This article was written last year and has been archived here. The orchard is now growing but this is how it started.
Things are changing on Pig Row the meadow has come to an end before it has started. The meadow is an area of the garden that we have just left fallow, rather than call it home of the weeds, we moved the chickens in and wade in once a day to collect the eggs. The meadow was always doomed to fail from the start. Meadows require poor soil and that end of the garden is pure peat as it merges into the hills of Yorkshire, the sheep look over the wall at our attempt at the meadow and the neighbourhood cats hunt in the long grass. We have found dead shrews, dead mice and dead birds; the meadow is the wilderness version of a morgue. A few months ago my wife and I sat down and decided that the meadow would become an orchard, the trees would love the peat, the site was sheltered from the west by an eight foot hawthorn and hazel hedge. On paper the site had it all, the grass could be mowed, the weeds ripped up, the remaining brambles burnt out. The only problem is that at Pig Row we garden on the ceiling of the world, the International Space Station stops off once a day for a cup of tea. Now as gardeners we are told that Orchards and high altitudes don’t mix, books tell us that Cox will wilt, Conference will commit suicide and Victoria will just keel over mid soliloquy. Most garden centres don’t fare much better in their knowledge and turn to the same books that scream don’t do it. Never believe anyone who works at a garden centre, garden centres are there for the tea and wee brigade, they are there to sell product not plants. Turn to specialists, turn to the great nursery tradition we have in England, turn to the independents. This is not a punk rock and roll thing; this is not me swinging from a garden centre flag shouting up the revolution. This is question of going to people who know what they are selling but more importantly love what they are selling. I suspected I could grow fruit at Pig Row when my Boskoop Glory Grapevine survived the winter outside after its move from our old house, Drovers, which was a mere three hundred feet above sea level to the top of a hillside.
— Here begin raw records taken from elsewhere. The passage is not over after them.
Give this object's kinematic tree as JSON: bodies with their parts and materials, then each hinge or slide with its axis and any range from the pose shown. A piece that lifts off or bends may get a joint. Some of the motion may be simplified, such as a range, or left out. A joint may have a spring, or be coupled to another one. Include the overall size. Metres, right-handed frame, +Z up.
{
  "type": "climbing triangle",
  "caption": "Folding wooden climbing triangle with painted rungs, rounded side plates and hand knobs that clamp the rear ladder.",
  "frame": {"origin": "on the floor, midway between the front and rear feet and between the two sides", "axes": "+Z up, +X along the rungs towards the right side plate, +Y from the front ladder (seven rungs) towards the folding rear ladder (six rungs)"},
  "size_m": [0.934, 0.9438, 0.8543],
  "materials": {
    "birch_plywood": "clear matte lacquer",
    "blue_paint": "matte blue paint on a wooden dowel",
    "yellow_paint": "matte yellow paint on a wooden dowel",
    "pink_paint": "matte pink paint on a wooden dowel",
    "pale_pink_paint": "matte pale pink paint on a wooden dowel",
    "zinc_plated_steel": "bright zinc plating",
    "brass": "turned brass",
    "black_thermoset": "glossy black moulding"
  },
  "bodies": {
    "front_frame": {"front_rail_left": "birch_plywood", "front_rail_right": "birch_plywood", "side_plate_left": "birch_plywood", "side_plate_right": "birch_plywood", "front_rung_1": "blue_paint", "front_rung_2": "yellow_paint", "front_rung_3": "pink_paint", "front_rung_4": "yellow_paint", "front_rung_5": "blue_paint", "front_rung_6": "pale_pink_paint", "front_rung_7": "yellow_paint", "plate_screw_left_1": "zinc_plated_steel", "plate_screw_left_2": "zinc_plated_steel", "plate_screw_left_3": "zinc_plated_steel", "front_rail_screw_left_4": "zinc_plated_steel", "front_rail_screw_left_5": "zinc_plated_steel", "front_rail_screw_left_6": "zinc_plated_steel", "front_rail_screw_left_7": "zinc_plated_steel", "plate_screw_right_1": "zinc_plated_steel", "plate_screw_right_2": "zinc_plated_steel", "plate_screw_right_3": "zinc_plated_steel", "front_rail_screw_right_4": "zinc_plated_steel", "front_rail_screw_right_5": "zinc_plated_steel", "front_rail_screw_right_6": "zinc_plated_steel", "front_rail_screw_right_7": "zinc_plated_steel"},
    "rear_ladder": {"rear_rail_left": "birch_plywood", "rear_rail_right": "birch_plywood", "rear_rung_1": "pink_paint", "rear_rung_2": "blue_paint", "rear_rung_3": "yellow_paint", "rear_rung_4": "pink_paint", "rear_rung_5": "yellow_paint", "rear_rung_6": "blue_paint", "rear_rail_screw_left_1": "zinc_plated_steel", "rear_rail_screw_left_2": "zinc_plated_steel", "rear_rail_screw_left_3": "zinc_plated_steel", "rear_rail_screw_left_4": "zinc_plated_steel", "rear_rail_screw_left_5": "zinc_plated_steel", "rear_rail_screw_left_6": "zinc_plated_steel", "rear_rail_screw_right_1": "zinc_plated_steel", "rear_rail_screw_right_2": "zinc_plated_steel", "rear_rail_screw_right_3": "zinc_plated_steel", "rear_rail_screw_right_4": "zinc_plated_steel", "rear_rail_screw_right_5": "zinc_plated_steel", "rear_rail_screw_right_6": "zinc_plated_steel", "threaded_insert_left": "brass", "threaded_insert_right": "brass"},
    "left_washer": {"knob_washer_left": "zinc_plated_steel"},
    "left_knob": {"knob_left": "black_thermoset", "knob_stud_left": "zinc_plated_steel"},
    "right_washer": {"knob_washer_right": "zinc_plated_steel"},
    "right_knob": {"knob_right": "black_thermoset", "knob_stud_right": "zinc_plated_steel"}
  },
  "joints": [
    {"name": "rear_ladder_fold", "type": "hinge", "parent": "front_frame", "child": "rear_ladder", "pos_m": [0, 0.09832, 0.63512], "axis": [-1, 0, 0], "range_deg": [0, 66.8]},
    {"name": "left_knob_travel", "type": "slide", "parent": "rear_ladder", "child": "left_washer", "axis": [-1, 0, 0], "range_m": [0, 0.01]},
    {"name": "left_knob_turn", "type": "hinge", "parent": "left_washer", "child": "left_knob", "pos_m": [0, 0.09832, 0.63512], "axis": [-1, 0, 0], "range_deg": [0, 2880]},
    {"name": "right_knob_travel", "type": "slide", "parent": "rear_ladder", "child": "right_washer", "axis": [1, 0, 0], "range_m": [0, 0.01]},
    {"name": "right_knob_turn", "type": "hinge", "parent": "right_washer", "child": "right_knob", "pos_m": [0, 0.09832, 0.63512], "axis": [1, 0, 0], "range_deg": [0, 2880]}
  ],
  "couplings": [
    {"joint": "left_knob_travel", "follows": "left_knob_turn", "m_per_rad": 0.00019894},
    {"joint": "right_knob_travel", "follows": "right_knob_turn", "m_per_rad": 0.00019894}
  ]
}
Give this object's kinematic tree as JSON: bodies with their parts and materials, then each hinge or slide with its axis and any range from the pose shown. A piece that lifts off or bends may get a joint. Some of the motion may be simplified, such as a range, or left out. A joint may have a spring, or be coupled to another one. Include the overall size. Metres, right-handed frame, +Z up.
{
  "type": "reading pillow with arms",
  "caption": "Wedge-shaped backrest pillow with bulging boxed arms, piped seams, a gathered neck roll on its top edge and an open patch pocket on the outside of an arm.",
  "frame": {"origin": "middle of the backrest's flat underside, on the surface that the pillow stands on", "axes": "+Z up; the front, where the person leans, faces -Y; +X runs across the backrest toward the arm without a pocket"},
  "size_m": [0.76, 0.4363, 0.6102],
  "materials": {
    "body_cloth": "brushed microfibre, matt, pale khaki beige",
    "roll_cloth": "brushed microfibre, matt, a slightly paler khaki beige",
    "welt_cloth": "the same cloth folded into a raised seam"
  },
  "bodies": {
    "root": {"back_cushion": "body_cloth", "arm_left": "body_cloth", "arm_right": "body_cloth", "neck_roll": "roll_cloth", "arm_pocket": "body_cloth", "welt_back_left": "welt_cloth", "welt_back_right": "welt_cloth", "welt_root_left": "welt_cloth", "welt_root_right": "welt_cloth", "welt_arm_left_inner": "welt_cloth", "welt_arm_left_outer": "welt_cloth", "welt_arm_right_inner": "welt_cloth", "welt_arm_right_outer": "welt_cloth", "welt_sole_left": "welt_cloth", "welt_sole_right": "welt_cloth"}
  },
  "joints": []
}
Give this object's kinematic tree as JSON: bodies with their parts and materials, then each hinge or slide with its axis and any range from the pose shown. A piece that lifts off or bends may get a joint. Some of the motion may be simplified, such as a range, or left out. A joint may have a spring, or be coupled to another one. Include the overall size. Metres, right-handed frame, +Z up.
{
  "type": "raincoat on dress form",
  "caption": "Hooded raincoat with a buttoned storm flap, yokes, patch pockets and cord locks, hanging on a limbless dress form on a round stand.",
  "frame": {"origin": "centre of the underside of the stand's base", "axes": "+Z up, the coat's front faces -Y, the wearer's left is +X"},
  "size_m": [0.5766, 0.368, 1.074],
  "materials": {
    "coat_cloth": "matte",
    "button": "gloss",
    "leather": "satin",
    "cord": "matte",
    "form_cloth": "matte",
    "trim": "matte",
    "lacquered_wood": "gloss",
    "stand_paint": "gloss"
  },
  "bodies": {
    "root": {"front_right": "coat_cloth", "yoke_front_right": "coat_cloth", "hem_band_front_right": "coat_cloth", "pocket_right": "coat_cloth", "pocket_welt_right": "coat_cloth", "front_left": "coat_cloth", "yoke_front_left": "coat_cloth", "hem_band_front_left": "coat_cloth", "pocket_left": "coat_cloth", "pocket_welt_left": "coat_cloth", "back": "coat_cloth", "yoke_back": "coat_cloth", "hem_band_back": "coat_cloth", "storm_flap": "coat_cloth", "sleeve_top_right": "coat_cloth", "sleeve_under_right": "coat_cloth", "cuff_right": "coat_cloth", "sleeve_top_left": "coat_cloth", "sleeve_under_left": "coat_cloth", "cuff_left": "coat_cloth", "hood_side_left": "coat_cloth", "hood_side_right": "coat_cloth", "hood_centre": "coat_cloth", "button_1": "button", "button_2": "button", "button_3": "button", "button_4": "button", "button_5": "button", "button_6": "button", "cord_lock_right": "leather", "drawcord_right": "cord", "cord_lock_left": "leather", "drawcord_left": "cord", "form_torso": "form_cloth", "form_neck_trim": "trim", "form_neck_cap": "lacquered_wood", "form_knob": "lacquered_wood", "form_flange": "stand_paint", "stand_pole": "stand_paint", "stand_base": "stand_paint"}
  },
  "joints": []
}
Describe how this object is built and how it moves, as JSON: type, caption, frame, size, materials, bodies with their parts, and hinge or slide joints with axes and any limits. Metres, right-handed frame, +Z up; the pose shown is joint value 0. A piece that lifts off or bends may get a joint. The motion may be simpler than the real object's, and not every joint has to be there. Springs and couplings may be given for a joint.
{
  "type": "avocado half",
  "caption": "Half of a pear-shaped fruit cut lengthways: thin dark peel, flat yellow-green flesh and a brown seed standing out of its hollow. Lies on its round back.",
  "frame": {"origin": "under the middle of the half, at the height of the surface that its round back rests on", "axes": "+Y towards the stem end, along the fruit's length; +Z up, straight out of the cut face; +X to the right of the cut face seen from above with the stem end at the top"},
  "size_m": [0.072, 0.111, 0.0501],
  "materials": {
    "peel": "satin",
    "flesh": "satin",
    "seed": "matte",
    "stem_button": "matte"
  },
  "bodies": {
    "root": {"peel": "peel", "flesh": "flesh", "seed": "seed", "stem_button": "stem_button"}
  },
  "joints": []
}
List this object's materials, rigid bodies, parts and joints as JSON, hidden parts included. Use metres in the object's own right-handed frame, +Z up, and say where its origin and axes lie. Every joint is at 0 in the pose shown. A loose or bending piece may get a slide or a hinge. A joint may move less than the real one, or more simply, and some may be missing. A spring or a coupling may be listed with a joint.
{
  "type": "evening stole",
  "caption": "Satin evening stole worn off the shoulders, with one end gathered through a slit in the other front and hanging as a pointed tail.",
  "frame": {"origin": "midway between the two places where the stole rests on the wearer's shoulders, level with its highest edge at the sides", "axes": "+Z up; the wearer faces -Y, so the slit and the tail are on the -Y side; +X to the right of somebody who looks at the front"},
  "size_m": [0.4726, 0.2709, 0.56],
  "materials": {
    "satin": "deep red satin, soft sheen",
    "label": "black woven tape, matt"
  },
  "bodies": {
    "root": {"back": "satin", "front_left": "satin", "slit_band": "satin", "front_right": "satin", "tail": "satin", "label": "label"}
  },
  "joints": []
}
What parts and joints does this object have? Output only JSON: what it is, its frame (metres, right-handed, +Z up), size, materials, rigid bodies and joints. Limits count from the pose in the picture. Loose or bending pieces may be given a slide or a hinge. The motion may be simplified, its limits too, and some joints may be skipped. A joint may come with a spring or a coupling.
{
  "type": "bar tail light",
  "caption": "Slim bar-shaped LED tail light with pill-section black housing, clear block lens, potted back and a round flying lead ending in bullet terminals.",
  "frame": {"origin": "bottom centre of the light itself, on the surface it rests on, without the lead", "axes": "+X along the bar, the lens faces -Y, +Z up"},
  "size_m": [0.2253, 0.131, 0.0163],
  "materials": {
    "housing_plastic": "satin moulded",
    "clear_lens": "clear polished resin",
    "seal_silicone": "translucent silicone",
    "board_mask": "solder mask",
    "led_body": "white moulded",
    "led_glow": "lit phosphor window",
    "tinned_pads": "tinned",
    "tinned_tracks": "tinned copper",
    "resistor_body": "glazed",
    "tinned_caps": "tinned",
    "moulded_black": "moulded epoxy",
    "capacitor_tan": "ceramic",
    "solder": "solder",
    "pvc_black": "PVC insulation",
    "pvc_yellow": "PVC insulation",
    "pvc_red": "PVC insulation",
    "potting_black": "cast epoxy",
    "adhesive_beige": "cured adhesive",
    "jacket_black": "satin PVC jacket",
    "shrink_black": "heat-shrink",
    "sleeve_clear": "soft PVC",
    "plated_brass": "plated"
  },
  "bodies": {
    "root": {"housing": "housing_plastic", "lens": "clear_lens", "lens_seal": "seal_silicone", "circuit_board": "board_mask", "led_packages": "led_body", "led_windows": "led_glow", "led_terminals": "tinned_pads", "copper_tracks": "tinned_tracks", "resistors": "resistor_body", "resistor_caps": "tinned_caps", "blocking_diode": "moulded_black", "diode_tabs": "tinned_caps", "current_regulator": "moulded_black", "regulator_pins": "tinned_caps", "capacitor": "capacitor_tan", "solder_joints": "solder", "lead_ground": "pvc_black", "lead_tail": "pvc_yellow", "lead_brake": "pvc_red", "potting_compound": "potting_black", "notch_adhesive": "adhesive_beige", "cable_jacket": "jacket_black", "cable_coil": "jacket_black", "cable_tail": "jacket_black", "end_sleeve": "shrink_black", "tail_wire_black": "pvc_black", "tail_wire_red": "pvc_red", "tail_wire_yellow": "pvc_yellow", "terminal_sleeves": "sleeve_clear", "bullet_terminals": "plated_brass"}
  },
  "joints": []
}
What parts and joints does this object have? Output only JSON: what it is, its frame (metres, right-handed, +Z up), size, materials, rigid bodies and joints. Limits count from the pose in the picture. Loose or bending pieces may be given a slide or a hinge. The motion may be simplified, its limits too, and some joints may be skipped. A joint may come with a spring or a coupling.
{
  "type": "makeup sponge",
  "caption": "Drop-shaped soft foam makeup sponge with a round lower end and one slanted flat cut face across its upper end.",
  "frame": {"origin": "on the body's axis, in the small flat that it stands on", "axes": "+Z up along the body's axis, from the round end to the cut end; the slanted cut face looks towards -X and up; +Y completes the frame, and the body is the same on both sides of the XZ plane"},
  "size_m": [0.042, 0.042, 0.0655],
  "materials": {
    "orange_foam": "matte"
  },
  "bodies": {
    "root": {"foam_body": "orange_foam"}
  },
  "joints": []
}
The old vine is doing well, though we have had no grapes due to the grubbing up and replanting, the vine is now putting on lush green growth and there is promise of grapes next year.
Plant an orchard if you have the room, plant a piece of history, turn your back on the supermarket apple, it is bland, tasteless, bitter (when you consider the air miles involved) and cannot compare to British orchards or the passion and love Habitat Aid show for their fruit.